What is expected:
Reproduce the entries shown below only from the line with "build_legs(build, leg)" down to the line with "for node in", keeping both end lines and copying each one exactly.

The records:

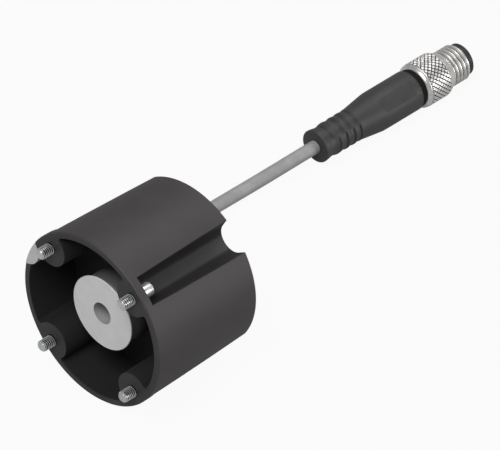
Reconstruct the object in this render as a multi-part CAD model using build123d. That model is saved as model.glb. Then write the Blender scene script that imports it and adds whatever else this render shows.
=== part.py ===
from build123d import *
import math
import os

# Rotary position sensor in a round housing, with a short lead and a round plug.
# The housing's axis is Y. The front mounting face lies at y = 0 and the rear at +Y. Z is up.

# Housing
housing_length = 27.4
front_radius = 18.85
side_taper = 0.85
side_bulge = 0.075
rim_wall = 1.4
rim_chamfer = 0.25
rear_edge_radius = 0.5
cavity_depth = 12.0
cavity_draft = 0.15
partition_thickness = 1.6
chamber_wall = 2.1
cover_recess_wall = 1.0

# Mounting screws and the open grooves that lead to them
screw_edge = 2.85
screw_count = 4
screw_radius = 1.22
screw_reach = 2.95
screw_shank_radius = 1.0
screw_thread_runout = 0.05
screw_head_radius = 1.48
screw_head_height = 3.0
screw_socket = 1.5
screw_socket_depth = 1.4
screw_hole_clearance = 0.08
flange_thickness = 1.85
groove_radius = 3.0
groove_front_half_width = 3.15
groove_rear_radius = 3.15
groove_rear_half_width = 3.95
groove_wall = 0.8
lobe_fillet = 0.7

# Centre boss and bearing
boss_radius = 7.4
boss_draft = 0.1
boss_chamfer = 0.3
bearing_pocket_wall = 1.3
pocket_floor = 1.0
bush_wall = 1.0
bush_flange_radius = 6.0
bush_flange_thickness = 1.0
bush_tail = 4.0
bush_fit_gap = 0.02

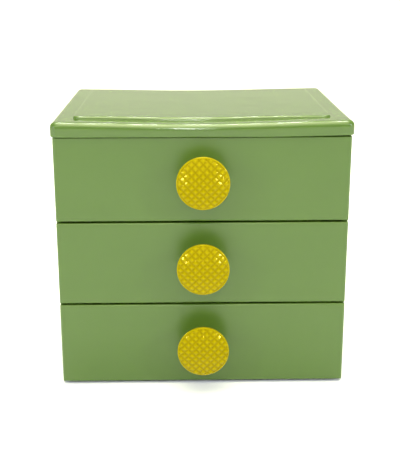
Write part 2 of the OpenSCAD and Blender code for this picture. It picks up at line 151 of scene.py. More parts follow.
# %% Green polypropylene
FLOW_MM = 55
WAVE_MM = 24
PEEL_MM = 1.4
PEEL_HEIGHT = 0.004 * MM
GREEN = "425e18"
GREEN_LIGHT = "46621c"


def green_plastic(name, roughness, wave_height):
    """Satin moulded polypropylene, with wave_height in metres for the long shrinkage waves."""
    material, tree, shader, place = new_material(name, {
        "Roughness": roughness, "IOR": 1.58, "Subsurface Weight": 0.35,
        "Subsurface Radius": (1.0, 1.2, 0.3), "Subsurface Scale": 1.5 * MM})
    flow, wave, peel = [
        add_node(tree, "ShaderNodeTexNoise", {"Vector": place, "Scale": 1 / (size * MM), "Detail": detail})
        for size, detail in ((FLOW_MM, 3.0), (WAVE_MM, 3.0), (PEEL_MM, 2.0))]
    tint = add_node(tree, "ShaderNodeMix", {
        "Factor": flow.outputs["Fac"], "A": linear(GREEN), "B": linear(GREEN_LIGHT)}, data_type="RGBA")
    long_bump = add_node(tree, "ShaderNodeBump", {"Height": wave.outputs["Fac"], "Distance": wave_height})
    fine_bump = add_node(tree, "ShaderNodeBump", {
        "Height": peel.outputs["Fac"], "Distance": PEEL_HEIGHT, "Normal": long_bump.outputs["Normal"]})
    tree.links.new(tint.outputs[2], shader.inputs["Base Color"])
    tree.links.new(fine_bump.outputs["Normal"], shader.inputs["Normal"])
    return material


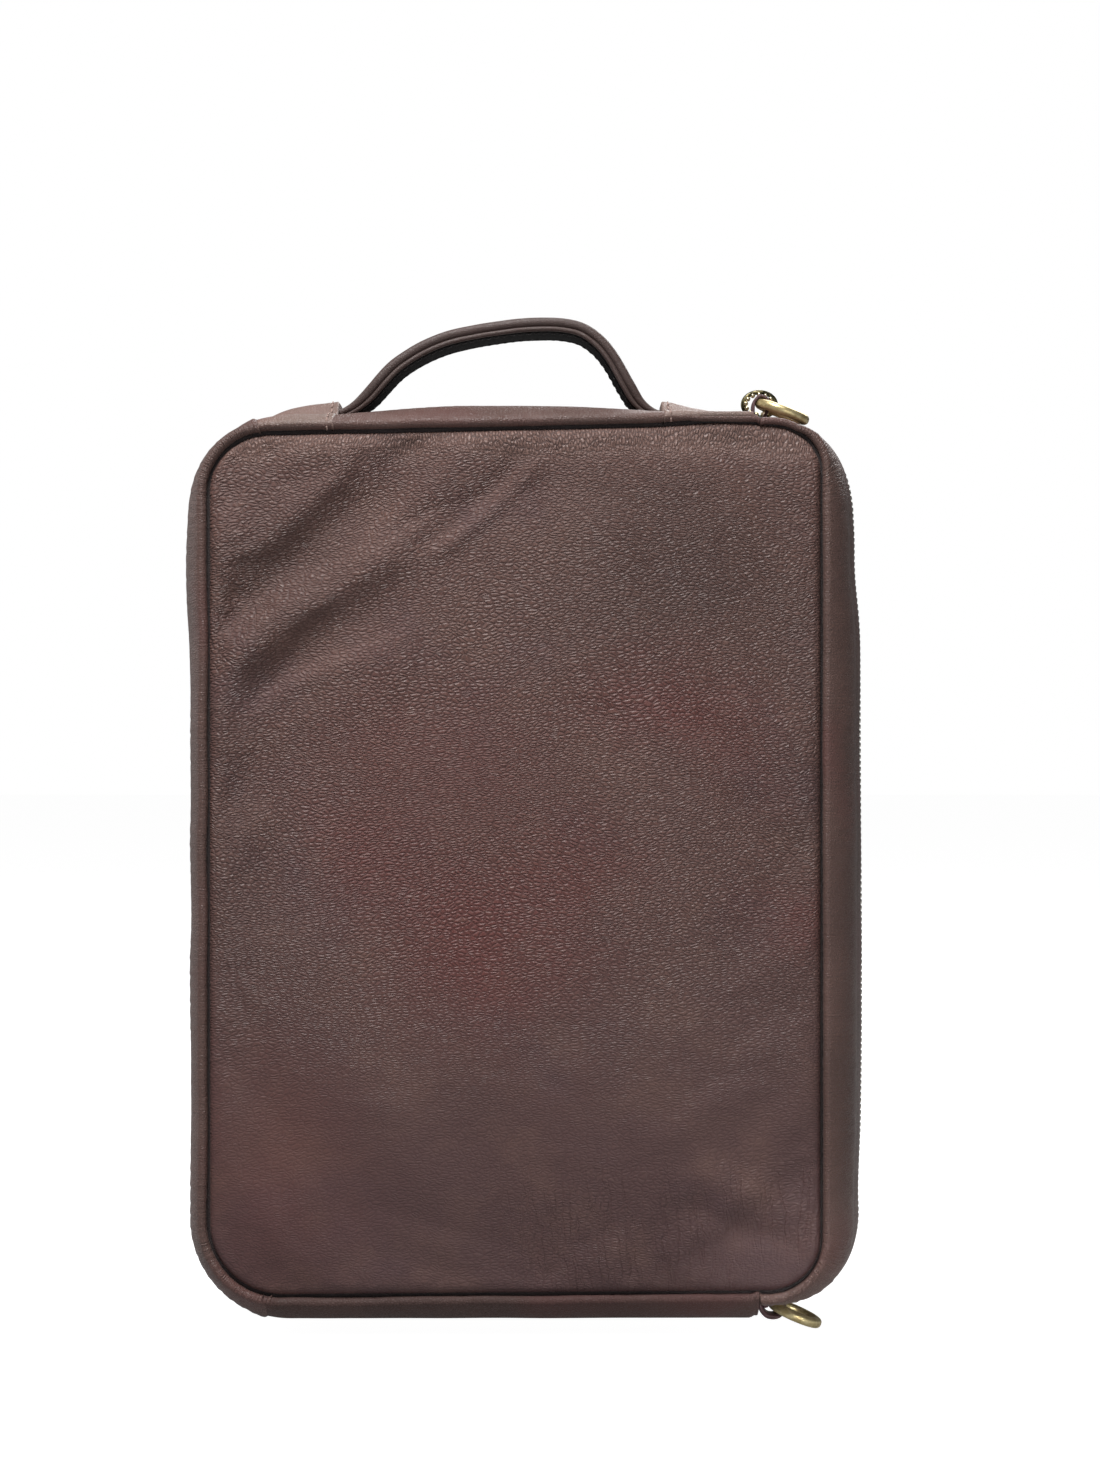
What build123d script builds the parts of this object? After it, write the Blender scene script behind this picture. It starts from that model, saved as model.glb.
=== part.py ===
from build123d import *
import math
import os

# Upright leather flight bag for A4 papers. Millimetres, +Z up, -Y is the front face,
# +X is the zip side. The origin is the centre of the flat underside of the base strip.

# ---- driving dimensions -------------------------------------------------------------
BODY_WIDTH = 260.0
BODY_HEIGHT = 352.0
BODY_DEPTH = 66.0
CORNER_R = 40.0
SHOULDER_R = 20.0          # rounding of the gusset between its flat middle and the seams
SEAM_INSET = 12.0          # how far the wall seams sit inside the silhouette
ZIP_SEAM_INSET = 17.5      # the same on the zip side, whose strips are wider
LEATHER_T = 2.2            # gusset leather with its turned edge
PANEL_T = 1.8
FOAM_T = 3.0
BOARD_T = 1.2
LINING_T = 0.6
GAP = 0.15                 # clearance left between neighbouring soft parts
SEAM_GAP = 0.4             # room for the turned seam between a wall and its strips
PADDING_MARGIN = 4.0       # foam, board and lining stop this far inside the wall leather
BASE_BOARD_HALF_LENGTH = 84.0
BASE_BOARD_T = 2.0

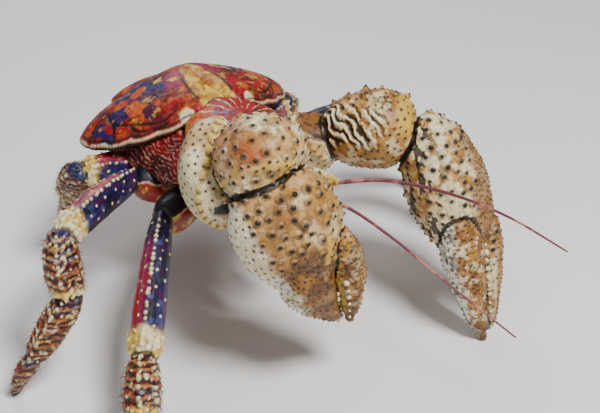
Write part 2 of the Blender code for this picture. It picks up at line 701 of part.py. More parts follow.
# Rows of knobs: first and last s, how many, phi in degrees, radius and height in millimetres
CLAW_KNOBS = {
    "left": {
        "merus": [(0.90, 0.92, 1, phi, 2.4, 2.6) for phi in range(20, 341, 32)],
        "carpus": [
            (0.40, 0.85, 3, -100, 3.6, 5.5), (0.42, 0.85, 3, -70, 3.0, 4.0),
            (0.48, 0.85, 3, -130, 2.8, 3.2), (0.50, 0.85, 2, -40, 2.6, 2.6),
            (0.40, 0.80, 3, -15, 1.5, 1.3, 4, 0, 3), (0.45, 0.80, 2, 12, 1.5, 1.3, 4, 0, 3),
        ],
        "palm": [
            (0.30, 0.70, 3, -95, 2.6, 2.4), (0.22, 0.72, 4, -65, 2.8, 2.6),
            (0.25, 0.85, 4, -35, 2.8, 2.6), (0.20, 0.85, 4, -5, 2.8, 2.6),
            (0.25, 0.85, 4, 28, 2.8, 2.8), (0.20, 0.85, 4, 60, 2.8, 3.0), (0.20, 0.85, 4, 95, 2.8, 3.0),
        ],
        "finger": [
            (0.25, 0.75, 3, 0, 2.2, 2.0), (0.25, 0.80, 4, -55, 2.2, 2.0), (0.30, 0.75, 3, -110, 2.2, 2.0),
        ],
    },
    "right": {
        "merus": [(0.88, 0.90, 1, phi, 2.6, 2.6) for phi in range(15, 346, 30)],
        "carpus": [
            (0.45, 0.85, 3, -95, 2.8, 3.0), (0.42, 0.85, 3, -65, 2.8, 3.0),
            (0.55, 0.85, 2, -130, 2.6, 2.8), (0.50, 0.85, 3, -35, 2.6, 2.8), (0.60, 0.85, 2, -5, 2.4, 2.4),
        ],
        "palm": [
            (0.28, 0.90, 5, 0, 3.2, 3.0), (0.22, 0.62, 4, 26, 3.2, 3.0), (0.22, 0.56, 3, 55, 3.2, 3.0),
            (0.28, 0.90, 5, -28, 3.0, 2.7), (0.30, 0.90, 4, -58, 2.8, 2.5), (0.25, 0.60, 3, 86, 3.0, 2.8),
        ],
        "finger": [(0.38, 0.78, 3, 5, 2.2, 2.0), (0.40, 0.82, 3, 60, 2.2, 2.0)],
    },
}
# Rows of teeth on the biting edges, written like the rows of knobs
TEETH = {
    "left": {
        "fixed": (0.50, 0.90, 5, 270, 3.4, 3.0, 3, 0, 1.2),
        "finger": (0.58, 0.88, 4, 90, 3.2, 2.6, 3, 0, 1.2),
    },
    "right": {"fixed": (0.50, 0.90, 4, 90, 3.0, 2.2, 3, 0, 1.2), "finger": (0.60, 0.86, 3, 350, 2.6, 1.8)},
}


def build_claws(build, material):
    for word, forms in CLAWS.items():
        shapes = {}
        for part, (start, end, widths, heights, side, bow) in forms.items():
            shapes[part] = Limb(mm(*start), mm(*end), widths, heights, Vector(side), bow, BLUNT)
        for part, detail in CLAW_DETAIL.items():
            build.node(f"claw_{word}_{part}", shapes[part], material, *detail)
        claw = f"claw_{word}_"
        fixed = form("fixed", shapes["fixed"], build.helpers, None, *FIXED_FINGER_DETAIL)
        boolean(bpy.data.objects[claw + "palm"], [fixed], "UNION")
        for part, lines in CLAW_KNOBS[word].items():
            build.arm(claw + part, [knob for line in lines for knob in row(*line)])
        build.arm(claw + "palm", row(*TEETH[word]["fixed"]), shapes["fixed"])
        build.arm(claw + "finger", row(*TEETH[word]["finger"]))
        build.clear_of(claw + "base", "thorax", claw + "merus")
        build.clear_of(claw + "merus", "thorax", "carapace_shield", f"antenna_{word}")
        build.clear_of(claw + "merus", claw + "carpus", claw + "palm")
        build.clear_of(claw + "carpus", claw + "palm")
        build.clear_of(claw + "palm", claw + "finger")
        trim(bpy.data.objects[claw + "finger"], FLOOR, -UP)


def main():
    clear_scene()
    crab = new_collection("coconut_crab")
    helpers = new_collection("helpers")
    shell = finish("shell", SHELL_COLOUR, 0.4)
    pale = finish("pale_shell", PALE_COLOUR, 0.5)
    claw = finish("claw_shell", CLAW_COLOUR, 0.45)
    leg = finish("leg_shell", LEG_COLOUR, 0.4)
    soft = finish("soft_skin", SOFT_COLOUR, 0.7)
    eye = finish("eye", EYE_COLOUR, 0.15)
    feeler = finish("feeler", FEELER_COLOUR, 0.5)
    build = Builder(crab, helpers)
    build_carapace(build, shell, pale, soft)
    build_abdomen(build, shell, soft)
    build_head(build, pale, soft, eye, feeler)
    build_claws(build, claw)
    build_legs(build, leg)
    for obj in crab.objects:
        obj.data.transform(Matrix.Translation(STANCE_SHIFT))


main()
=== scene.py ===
# %% [markdown]
# # A coconut crab, life size
#
# This lesson dresses a finished set of solids: a coconut crab that stands on its feet, made as a
# museum would make a model of it. The solids give every part its place and size. Here each part gets
# the surface that the real animal has: knobbed claws, a painted back, ridged and bristly legs.
#
# The plan is the same for most parts. A sphere is shaped into the part's form, remeshed into an even
# skin, and then worked like clay: vertices are pushed along their normals and painted where they lie.

# %% Load the solids as a fixed frame
import itertools
import math
import random

import bpy
import numpy as np
from mathutils.kdtree import KDTree
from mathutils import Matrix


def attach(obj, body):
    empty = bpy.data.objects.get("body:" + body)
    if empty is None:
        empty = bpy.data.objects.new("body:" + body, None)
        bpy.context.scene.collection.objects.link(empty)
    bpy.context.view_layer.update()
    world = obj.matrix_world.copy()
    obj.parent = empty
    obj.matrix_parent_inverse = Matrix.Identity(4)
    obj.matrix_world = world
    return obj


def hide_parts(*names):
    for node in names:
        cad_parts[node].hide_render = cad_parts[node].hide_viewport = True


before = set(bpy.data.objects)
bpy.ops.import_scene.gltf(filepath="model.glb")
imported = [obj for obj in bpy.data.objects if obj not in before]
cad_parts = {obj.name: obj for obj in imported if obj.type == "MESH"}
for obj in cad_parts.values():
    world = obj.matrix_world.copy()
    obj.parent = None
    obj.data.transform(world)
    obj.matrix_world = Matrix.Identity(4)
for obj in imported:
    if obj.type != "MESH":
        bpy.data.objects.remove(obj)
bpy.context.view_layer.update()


# %% [markdown]
# ## The crab's own frame
#
# Sizes read best in millimetres, from the middle of the crab's back: x to its left, y backwards and
# z up. The crab stands a little behind the origin of the shared frame, so one shift and one scale
# turn these places into Blender's metres. Arrays of vertices go in and out through two functions.

# %% Places in millimetres, and vertices as arrays
STANCE_SHIFT = np.array([-0.00455, 0.05662, 0.0])
UP = np.array([0.0, 0.0, 1.0])
LEFT, RIGHT = 1, -1


def in_metres(places):
    return np.asarray(places, float) / 1000 + STANCE_SHIFT


def in_millimetres(places):
    return (np.asarray(places, float) - STANCE_SHIFT) * 1000


def get_vertices(obj):
    flat = np.zeros(len(obj.data.vertices) * 3)
    obj.data.vertices.foreach_get("co", flat)
    return flat.reshape(-1, 3)


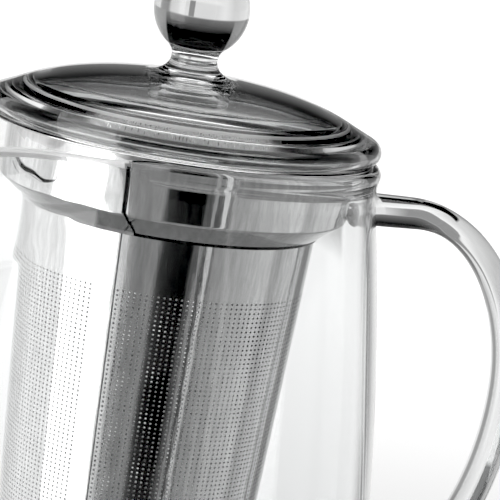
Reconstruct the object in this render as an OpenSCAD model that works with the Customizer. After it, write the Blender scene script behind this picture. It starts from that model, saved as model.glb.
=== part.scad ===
// Glass teapot of about one litre with a lift-out steel infuser and a domed glass lid.
// Millimetres. +Z is up, the pot's axis is the Z axis, and the base rests on z = 0.
// The handle points along +X and the pouring lip along -X.

/* [Glass pot] */
// Height of the rim above the table
rim_z = 132; // [120:1:145]
// Radius at the widest part of the belly
belly_r = 54.8; // [52:0.1:58]
// Height of the widest part of the belly
belly_z = 30; // [26:1:36]
// Outer radius of the neck just under the rim bead
neck_r = 43.3; // [43:0.1:44]
// Depth of the neck below the rim
neck_depth = 7; // [6:0.5:9]
// Exponent of the curve from the belly to the neck
wall_curve = 1.65; // [1.4:0.05:2]
// Thickness of the blown wall
wall = 2.2; // [1.6:0.1:2.6]
// Radial and vertical half sizes of the rounded corner at the base
corner_r = 13; // [10:1:16]
corner_h = 22; // [16:1:25]
// Thickness of the base
base_t = 3; // [2.4:0.1:4]
// Tube radius of the rounded rim bead
bead_r = 2.5; // [2.2:0.1:2.7]

/* [Pouring lip] */
// Half width of the lip where it leaves the rim
lip_half_w = 38; // [34:0.5:38]
// How far the lip reaches out past the neck
lip_reach = 25; // [18:0.5:28]
// Depth below the rim where the lip starts to swell out of the wall
lip_depth = 44; // [36:1:50]
// Drop of the lip's edge below the rim at its sides
lip_edge_drop = 1.2; // [0.8:0.1:2]
// Further drop of the edge at the tip
lip_tip_drop = 6; // [3:0.5:8]
// Height of the lip where it meets the rim bead
lip_side_h = 2.5; // [2:0.1:4]

/* [Handle] */
// Farthest reach of the handle's centre line from the axis
handle_reach = 87.2; // [84:0.2:92]
// Depth below the rim of the upper and the lower root
handle_top = 10.9; // [10:0.1:14]
handle_bottom = 101.8; // [92:0.2:104]
// Depth below the rim where the handle reaches farthest
handle_apex = 53; // [46:1:60]
// Radius at which the two quarter curves end and the straight roots begin
handle_root_r = 57; // [55:0.5:60]
// Thickness and width of the rod
handle_t = 6; // [5:0.1:7]
handle_w = 10.6; // [9:0.1:12]

/* [Infuser] */
// Sheet thickness of the infuser
sheet = 0.4; // [0.3:0.05:0.5]
// Outer radius of the collar's drum
drum_r = 37.7; // [37:0.1:37.9]
// Outer radius of the flange that hangs on the rim bead
flange_r = 41.7; // [41:0.1:42]
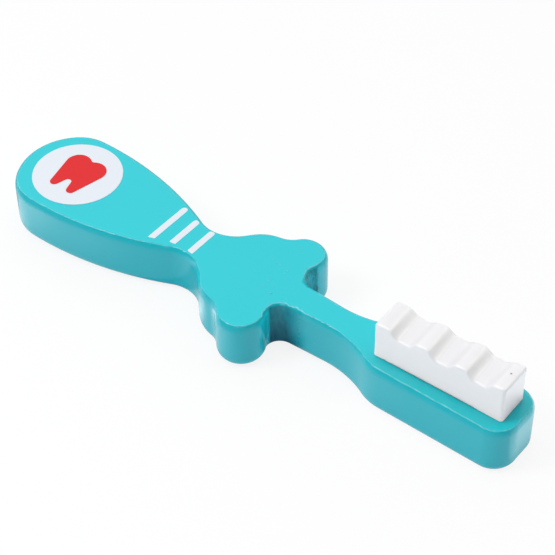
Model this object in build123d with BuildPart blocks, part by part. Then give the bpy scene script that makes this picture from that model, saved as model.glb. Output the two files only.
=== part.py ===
from build123d import *
from math import atan2, cos, degrees, radians, sin, sqrt, tan
import os

# Toy toothbrush of a wooden dentist play set, in millimetres.
# A flat board, sawn and rounded to the outline of a brush, carries a white block
# whose scalloped top stands for the bristles. Two hidden dowels hold the block.
# +X runs from the grip to the head and +Z is up. The origin is on the underside,
# in the middle of the board's length and width.

# Board
board_thickness = 15.0
edge_round = 2.7

# Grip, from its tip to the narrowest point of the neck
grip_length = 61.2
grip_end_radius = 17.0
grip_end_half_angle = 49.5
grip_corner_radius = 12.4
flank_radius = 96.3

# Neck and the collar that widens from it to the centre of the lobes
collar_length = 25.2
neck_width = 12.6
neck_radius = 10.5
neck_rise_angle = 49.1
neck_rise_length = 2.0

# Lobes that keep the fingers off the head
shoulder_radius = 11.8
notch_radius = 6.7
lobe_span = 39.8
lobe_radius = 6.6
crotch_radius = 3.6

# Stem, from the centre of the lobes to the head, with its width given halfway
stem_length = 40.4
stem_width = 9.3
stem_taper = 2.5
flare_radius = 29.4

# Head
head_length = 37.2
head_width = 18.5
head_shoulder_radius = 13.1
head_corner_radius = 6.6

# Bristle block
block_length = 37.5
block_width = 10.2
block_height = 11.5
block_end_margin = 3.8
block_corner_round = 1.2
block_top_round = 0.7
block_foot_ease = 0.4

# Scallops across the block's top
scallop_count = 3
scallop_pitch = 11.1
scallop_width = 6.9
scallop_depth = 2.4
scallop_shift = 0.4
scallop_lip_round = 0.5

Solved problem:
    build_legs(build, leg)
    for obj in crab.objects:
        obj.data.transform(Matrix.Translation(STANCE_SHIFT))


main()
=== scene.py ===
# %% [markdown]
# # A coconut crab, life size
#
# This lesson dresses a finished set of solids: a coconut crab that stands on its feet, made as a
# museum would make a model of it. The solids give every part its place and size. Here each part gets
# the surface that the real animal has: knobbed claws, a painted back, ridged and bristly legs.
#
# The plan is the same for most parts. A sphere is shaped into the part's form, remeshed into an even
# skin, and then worked like clay: vertices are pushed along their normals and painted where they lie.

# %% Load the solids as a fixed frame
import itertools
import math
import random

import bpy
import numpy as np
from mathutils.kdtree import KDTree
from mathutils import Matrix


def attach(obj, body):
    empty = bpy.data.objects.get("body:" + body)
    if empty is None:
        empty = bpy.data.objects.new("body:" + body, None)
        bpy.context.scene.collection.objects.link(empty)
    bpy.context.view_layer.update()
    world = obj.matrix_world.copy()
    obj.parent = empty
    obj.matrix_parent_inverse = Matrix.Identity(4)
    obj.matrix_world = world
    return obj


def hide_parts(*names):
    for node in names:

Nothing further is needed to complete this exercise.